Что касается религии, то ты должен быть католиком. Все должны присутствовать на богослужениях. А если кто не католик, то на него косо смотрят. Его обвиняют в атеизме.
Журналист: То есть если человек не ходит к мессе, то его осуждают?
Гонсалес:Есть список, и все должны ходить к мессе. Тот, кто не идет, отмечается крестиком, потом по вечерам священник проверяет список и приходит «промывать тебе мозги». Так вот, на поверке оповещают: обвиняются в атеизме такой-то и такой-то. Эта поверка проходит каждое утро. И те, кто упоминается на ней, выходят мечеными, им читают нравоучения. Говорят, что это невозможно, чтобы христианин был рядом с атеистом, ни во что не верящим… И что для нашей же безопасности все мы должны быть верующими, любить бога, тысяча подобных вещей… С атеистами, с каждым по отдельности, беседует капеллан. Мне пришлось побывать на одной такой аудиенции. Я сказал, что неверующий, а священник пытался доказать мне, что бог существует. Он сказал мне, что для того, чтобы человек смог развить ум, для того, чтобы были здания, школы и больницы, должно быть высшее существо, нечто более сильное, чем мы, которых он направляет. И это бог, наш спаситель. И потом, если мы погибнем в бою, куда мы попадем? Когда человек погибает за родину, он всегда попадает на небо.
Журналист: И этот священник благословлял оружие?

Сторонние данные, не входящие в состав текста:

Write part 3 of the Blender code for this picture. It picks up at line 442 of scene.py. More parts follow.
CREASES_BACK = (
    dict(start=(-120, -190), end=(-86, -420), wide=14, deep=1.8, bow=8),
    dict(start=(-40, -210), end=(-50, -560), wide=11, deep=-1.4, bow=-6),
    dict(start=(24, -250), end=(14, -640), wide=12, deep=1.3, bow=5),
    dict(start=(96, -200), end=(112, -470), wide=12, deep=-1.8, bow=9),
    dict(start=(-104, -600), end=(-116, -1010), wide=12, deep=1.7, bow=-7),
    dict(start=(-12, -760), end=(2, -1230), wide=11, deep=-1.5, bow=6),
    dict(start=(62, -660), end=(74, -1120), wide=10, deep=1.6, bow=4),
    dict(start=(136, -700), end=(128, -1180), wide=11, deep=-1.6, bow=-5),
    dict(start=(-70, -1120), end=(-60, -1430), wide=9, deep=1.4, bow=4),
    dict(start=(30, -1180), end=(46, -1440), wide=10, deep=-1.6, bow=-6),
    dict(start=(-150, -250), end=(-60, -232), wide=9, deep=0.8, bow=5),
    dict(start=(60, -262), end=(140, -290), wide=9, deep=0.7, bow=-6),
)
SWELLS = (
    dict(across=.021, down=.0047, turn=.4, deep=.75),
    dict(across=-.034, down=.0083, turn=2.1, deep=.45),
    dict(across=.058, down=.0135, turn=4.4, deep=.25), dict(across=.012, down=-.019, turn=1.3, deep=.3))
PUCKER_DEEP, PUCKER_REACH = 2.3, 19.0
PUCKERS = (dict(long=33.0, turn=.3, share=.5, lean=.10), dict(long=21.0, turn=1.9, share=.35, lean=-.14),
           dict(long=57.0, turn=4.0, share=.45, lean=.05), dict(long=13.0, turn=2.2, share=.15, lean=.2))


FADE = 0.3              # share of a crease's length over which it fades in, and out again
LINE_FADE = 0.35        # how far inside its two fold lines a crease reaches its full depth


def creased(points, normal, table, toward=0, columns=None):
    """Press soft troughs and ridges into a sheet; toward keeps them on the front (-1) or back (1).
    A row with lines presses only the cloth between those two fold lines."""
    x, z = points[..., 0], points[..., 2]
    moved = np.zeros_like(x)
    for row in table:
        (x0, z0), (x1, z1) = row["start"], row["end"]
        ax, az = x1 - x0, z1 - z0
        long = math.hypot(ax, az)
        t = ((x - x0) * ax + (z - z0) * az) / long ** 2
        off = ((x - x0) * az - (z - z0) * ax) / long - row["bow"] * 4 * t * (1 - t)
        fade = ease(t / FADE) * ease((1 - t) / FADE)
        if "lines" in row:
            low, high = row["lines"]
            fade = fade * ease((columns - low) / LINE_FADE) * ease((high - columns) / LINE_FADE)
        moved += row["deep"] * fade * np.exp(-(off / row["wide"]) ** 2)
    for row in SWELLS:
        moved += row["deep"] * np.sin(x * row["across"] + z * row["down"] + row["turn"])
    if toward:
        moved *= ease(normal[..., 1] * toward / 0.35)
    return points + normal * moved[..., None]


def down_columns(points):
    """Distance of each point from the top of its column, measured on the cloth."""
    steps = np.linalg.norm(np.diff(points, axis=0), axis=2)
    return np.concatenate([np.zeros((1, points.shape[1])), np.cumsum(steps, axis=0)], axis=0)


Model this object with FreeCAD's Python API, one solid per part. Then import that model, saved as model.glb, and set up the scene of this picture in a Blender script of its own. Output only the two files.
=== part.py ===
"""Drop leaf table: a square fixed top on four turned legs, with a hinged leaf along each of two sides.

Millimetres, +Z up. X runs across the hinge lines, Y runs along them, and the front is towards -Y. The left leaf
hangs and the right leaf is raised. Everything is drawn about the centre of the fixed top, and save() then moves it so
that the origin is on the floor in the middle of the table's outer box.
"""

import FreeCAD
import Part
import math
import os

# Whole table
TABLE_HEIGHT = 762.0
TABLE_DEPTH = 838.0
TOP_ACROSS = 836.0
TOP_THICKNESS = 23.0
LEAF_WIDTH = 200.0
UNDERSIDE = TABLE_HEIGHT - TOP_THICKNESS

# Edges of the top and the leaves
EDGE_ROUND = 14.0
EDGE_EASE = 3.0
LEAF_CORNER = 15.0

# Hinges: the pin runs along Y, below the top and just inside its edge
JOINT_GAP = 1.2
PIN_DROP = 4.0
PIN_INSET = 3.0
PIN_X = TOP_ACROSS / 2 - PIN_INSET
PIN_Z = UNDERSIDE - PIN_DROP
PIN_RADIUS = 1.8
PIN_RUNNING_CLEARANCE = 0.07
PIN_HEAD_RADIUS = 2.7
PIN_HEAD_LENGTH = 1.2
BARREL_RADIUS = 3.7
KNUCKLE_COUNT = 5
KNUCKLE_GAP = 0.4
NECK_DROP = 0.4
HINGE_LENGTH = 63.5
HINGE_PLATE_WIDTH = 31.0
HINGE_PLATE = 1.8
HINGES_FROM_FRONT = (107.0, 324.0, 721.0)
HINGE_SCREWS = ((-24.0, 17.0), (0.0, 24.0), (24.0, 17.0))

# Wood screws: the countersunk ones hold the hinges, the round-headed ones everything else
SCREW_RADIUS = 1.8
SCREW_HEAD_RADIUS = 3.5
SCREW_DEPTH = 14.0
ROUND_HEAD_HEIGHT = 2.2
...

Гонсалес:Этот тип благословлял все. Он тоже был парашютистом. Он был молодой. На некоторые операции он ходил с нами, и, когда мы шли на опасное дело, он в самолете окроплял нас святой водой. В самолете мы были все вооружены до зубов, а он вытаскивал свою фляжку, которую всегда носил с собой, и начинал брызгать святой водой на все стороны, приговаривая: «Молись за нас!» — и другое, в том же духе на латыни, а нам говорил: «Да будет с вами небо, потому что вы боретесь со злом. Вы защитники закона, а закон — это правда, а правда — это бог, потому что наши законы основаны на религии, а религия — это закон бога, а у красных нет ни законов, ни бога». В конечном счете меня он не убедил, я сказал ему тогда, что не верю в бога. Он спросил: «В кого же ты веришь?» Я ответил ему: «Я верю в себя самого», или в человека. И этот тип очень возмутился. Он принес мне книги, говорил с офицерами. В конце концов я решил ходить на богослужения для того, чтобы меня не беспокоили больше. Потому что, если кто-либо не ходил, с ним обращались плохо. Чтобы не случилось: «А видишь, этот атеист!» Тебя и в строю называли так, в любом месте; даже понижали в звании. Так что я решил ходить к мессе, и меня оставили в покое.
Журналист: Ты думаешь, эта обязательная религиозность влияла на поведение людей?
Гонсалес:Я думаю, нет. Я считаю, что действительно верующий старается вести себя хорошо. К примеру, он не ворует. А там офицеры воровали вещи, чтобы унести их домой. Воровали продукты питания.
Журналист: Как?
Гонсалес:Например, приходил офицер и говорил: «Гонсалес, иди ко мне домой поработать. Отнесешь этот мешок и останешься помыть пол и окна». Или нас посылали наводить чистоту в саду. Я два раза красил дом майора Эскауриасы, чистил туалеты в его доме. Он жил богато, имел большую усадьбу с домом в двух кварталах от части.
Журналист: И заставлял тебя носить пакеты из полка?
Гонсалес:Конечно. Не только вещи тащили: однажды пропала в части даже большая сумма денег.
Журналист: Они говорят иной раз о левых политических партиях?
Гонсалес:В принципе нет. Они говорят «оппозиция». Это было во времена Фрея. Что оппозиция создает проблемы и трудности. Об этом много говорили, когда нас обрекли на казарменное положение. Тогда нам внушали: оппозиция создает трудности, угрожает родине. Однажды в училище появились настенные надписи. Это были лозунги МИРа. Схватили всех, кто в тот день был на постах, и посадили в карцер, совершенно раздетых.
Журналист:Каково отношение к трудящемуся, к рабочему?
Гонсалес:Тебе говорят, что ты должен его заставить, потому что ты сильнее. Что, как только ты заговоришь, они станут дрожать. А если не задрожат, ты должен доказать на одном из них, что здесь командуешь ты, для того чтобы боялись остальные. Иначе говоря, если кто-то возмутится или не подчинится тебе, ты должен всадить ему пулю немедленно. Или стукнуть прикладом по голове. Или раздробить ему кость. И все это для того, что, когда ты отдашь приказ, босяки должны дрожать. Если ты говоришь: «Ах так, этим 150 выйти», — то первого, кто откажется это сделать или будет колебаться, ты проткнешь штыком; и никто другой не осмелится уже не подчиниться тебе.